- _DATA_:
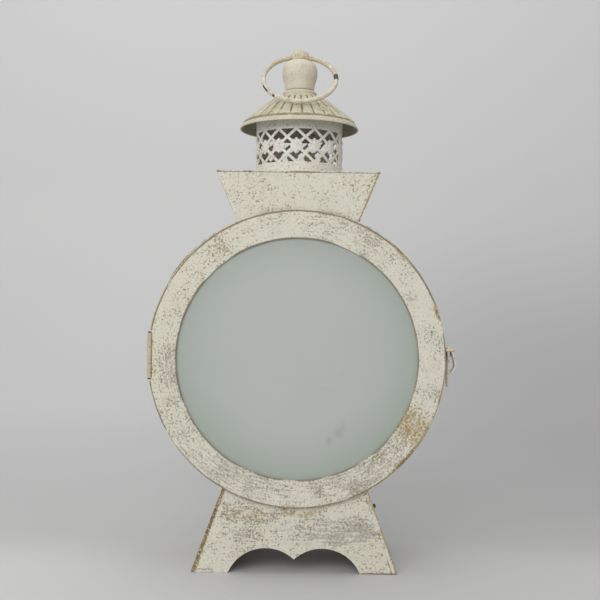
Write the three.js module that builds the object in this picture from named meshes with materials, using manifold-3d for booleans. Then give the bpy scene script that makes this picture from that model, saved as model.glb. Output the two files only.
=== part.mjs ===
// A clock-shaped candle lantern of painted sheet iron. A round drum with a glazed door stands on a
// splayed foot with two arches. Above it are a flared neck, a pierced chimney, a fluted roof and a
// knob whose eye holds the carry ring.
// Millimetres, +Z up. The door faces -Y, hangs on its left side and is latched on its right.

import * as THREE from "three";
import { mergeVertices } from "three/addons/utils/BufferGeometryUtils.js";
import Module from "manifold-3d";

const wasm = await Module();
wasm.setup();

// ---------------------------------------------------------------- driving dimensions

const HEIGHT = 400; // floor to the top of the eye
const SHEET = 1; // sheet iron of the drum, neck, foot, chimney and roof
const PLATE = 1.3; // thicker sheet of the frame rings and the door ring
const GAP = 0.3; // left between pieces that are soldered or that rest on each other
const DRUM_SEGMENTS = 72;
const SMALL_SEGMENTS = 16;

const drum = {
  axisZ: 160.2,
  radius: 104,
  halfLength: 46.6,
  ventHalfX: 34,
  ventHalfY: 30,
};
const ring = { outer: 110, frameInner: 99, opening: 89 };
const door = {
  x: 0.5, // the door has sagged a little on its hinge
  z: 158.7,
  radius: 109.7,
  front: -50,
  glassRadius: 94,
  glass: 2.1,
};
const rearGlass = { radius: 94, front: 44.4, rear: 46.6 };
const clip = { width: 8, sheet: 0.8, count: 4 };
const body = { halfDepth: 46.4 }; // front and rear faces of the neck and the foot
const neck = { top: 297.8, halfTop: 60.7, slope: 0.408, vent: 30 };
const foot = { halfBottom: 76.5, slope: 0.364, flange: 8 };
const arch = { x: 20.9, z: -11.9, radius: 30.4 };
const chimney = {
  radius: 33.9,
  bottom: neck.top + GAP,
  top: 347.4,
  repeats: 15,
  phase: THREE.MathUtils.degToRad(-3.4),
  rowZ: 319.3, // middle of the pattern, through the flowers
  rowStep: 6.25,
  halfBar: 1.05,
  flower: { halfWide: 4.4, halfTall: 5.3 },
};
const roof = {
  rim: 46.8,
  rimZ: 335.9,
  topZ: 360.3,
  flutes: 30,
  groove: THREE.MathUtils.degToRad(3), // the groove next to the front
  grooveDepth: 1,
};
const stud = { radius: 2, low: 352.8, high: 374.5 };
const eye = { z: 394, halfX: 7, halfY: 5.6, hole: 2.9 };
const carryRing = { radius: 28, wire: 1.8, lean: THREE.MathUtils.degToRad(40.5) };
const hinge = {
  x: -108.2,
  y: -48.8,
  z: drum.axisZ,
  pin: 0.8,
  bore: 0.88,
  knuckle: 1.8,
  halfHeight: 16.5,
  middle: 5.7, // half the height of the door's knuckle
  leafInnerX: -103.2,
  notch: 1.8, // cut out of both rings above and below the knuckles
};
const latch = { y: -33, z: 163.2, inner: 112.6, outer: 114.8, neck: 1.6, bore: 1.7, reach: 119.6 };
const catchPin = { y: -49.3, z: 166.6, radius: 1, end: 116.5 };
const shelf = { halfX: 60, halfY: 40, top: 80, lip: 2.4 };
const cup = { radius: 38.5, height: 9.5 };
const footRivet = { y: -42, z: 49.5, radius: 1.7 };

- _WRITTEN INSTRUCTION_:
Give back the whole listing, word for word.

- _SOLUTION_:
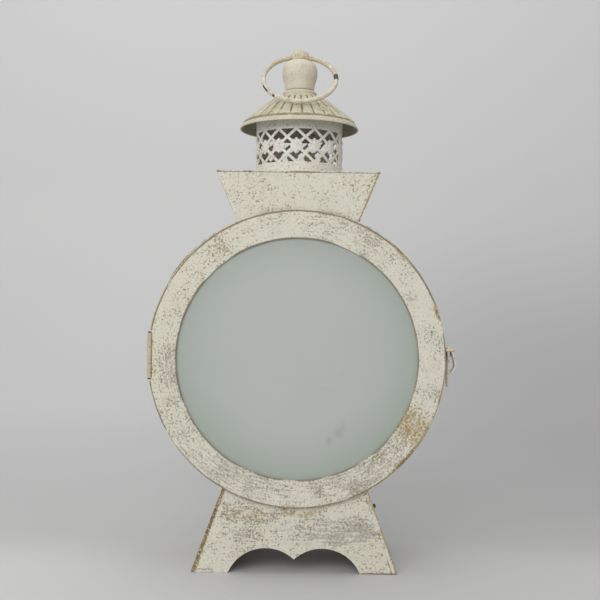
Write the three.js module that builds the object in this picture from named meshes with materials, using manifold-3d for booleans. Then give the bpy scene script that makes this picture from that model, saved as model.glb. Output the two files only.
=== part.mjs ===
// A clock-shaped candle lantern of painted sheet iron. A round drum with a glazed door stands on a
// splayed foot with two arches. Above it are a flared neck, a pierced chimney, a fluted roof and a
// knob whose eye holds the carry ring.
// Millimetres, +Z up. The door faces -Y, hangs on its left side and is latched on its right.

import * as THREE from "three";
import { mergeVertices } from "three/addons/utils/BufferGeometryUtils.js";
import Module from "manifold-3d";

const wasm = await Module();
wasm.setup();

// ---------------------------------------------------------------- driving dimensions

const HEIGHT = 400; // floor to the top of the eye
const SHEET = 1; // sheet iron of the drum, neck, foot, chimney and roof
const PLATE = 1.3; // thicker sheet of the frame rings and the door ring
const GAP = 0.3; // left between pieces that are soldered or that rest on each other
const DRUM_SEGMENTS = 72;
const SMALL_SEGMENTS = 16;

const drum = {
  axisZ: 160.2,
  radius: 104,
  halfLength: 46.6,
  ventHalfX: 34,
  ventHalfY: 30,
};
const ring = { outer: 110, frameInner: 99, opening: 89 };
const door = {
  x: 0.5, // the door has sagged a little on its hinge
  z: 158.7,
  radius: 109.7,
  front: -50,
  glassRadius: 94,
  glass: 2.1,
};
const rearGlass = { radius: 94, front: 44.4, rear: 46.6 };
const clip = { width: 8, sheet: 0.8, count: 4 };
const body = { halfDepth: 46.4 }; // front and rear faces of the neck and the foot
const neck = { top: 297.8, halfTop: 60.7, slope: 0.408, vent: 30 };
const foot = { halfBottom: 76.5, slope: 0.364, flange: 8 };
const arch = { x: 20.9, z: -11.9, radius: 30.4 };
const chimney = {
  radius: 33.9,
  bottom: neck.top + GAP,
  top: 347.4,
  repeats: 15,
  phase: THREE.MathUtils.degToRad(-3.4),
  rowZ: 319.3, // middle of the pattern, through the flowers
  rowStep: 6.25,
  halfBar: 1.05,
  flower: { halfWide: 4.4, halfTall: 5.3 },
};
const roof = {
  rim: 46.8,
  rimZ: 335.9,
  topZ: 360.3,
  flutes: 30,
  groove: THREE.MathUtils.degToRad(3), // the groove next to the front
  grooveDepth: 1,
};
const stud = { radius: 2, low: 352.8, high: 374.5 };
const eye = { z: 394, halfX: 7, halfY: 5.6, hole: 2.9 };
const carryRing = { radius: 28, wire: 1.8, lean: THREE.MathUtils.degToRad(40.5) };
const hinge = {
  x: -108.2,
  y: -48.8,
  z: drum.axisZ,
  pin: 0.8,
  bore: 0.88,
  knuckle: 1.8,
  halfHeight: 16.5,
  middle: 5.7, // half the height of the door's knuckle
  leafInnerX: -103.2,
  notch: 1.8, // cut out of both rings above and below the knuckles
};
const latch = { y: -33, z: 163.2, inner: 112.6, outer: 114.8, neck: 1.6, bore: 1.7, reach: 119.6 };
const catchPin = { y: -49.3, z: 166.6, radius: 1, end: 116.5 };
const shelf = { halfX: 60, halfY: 40, top: 80, lip: 2.4 };
const cup = { radius: 38.5, height: 9.5 };
const footRivet = { y: -42, z: 49.5, radius: 1.7 };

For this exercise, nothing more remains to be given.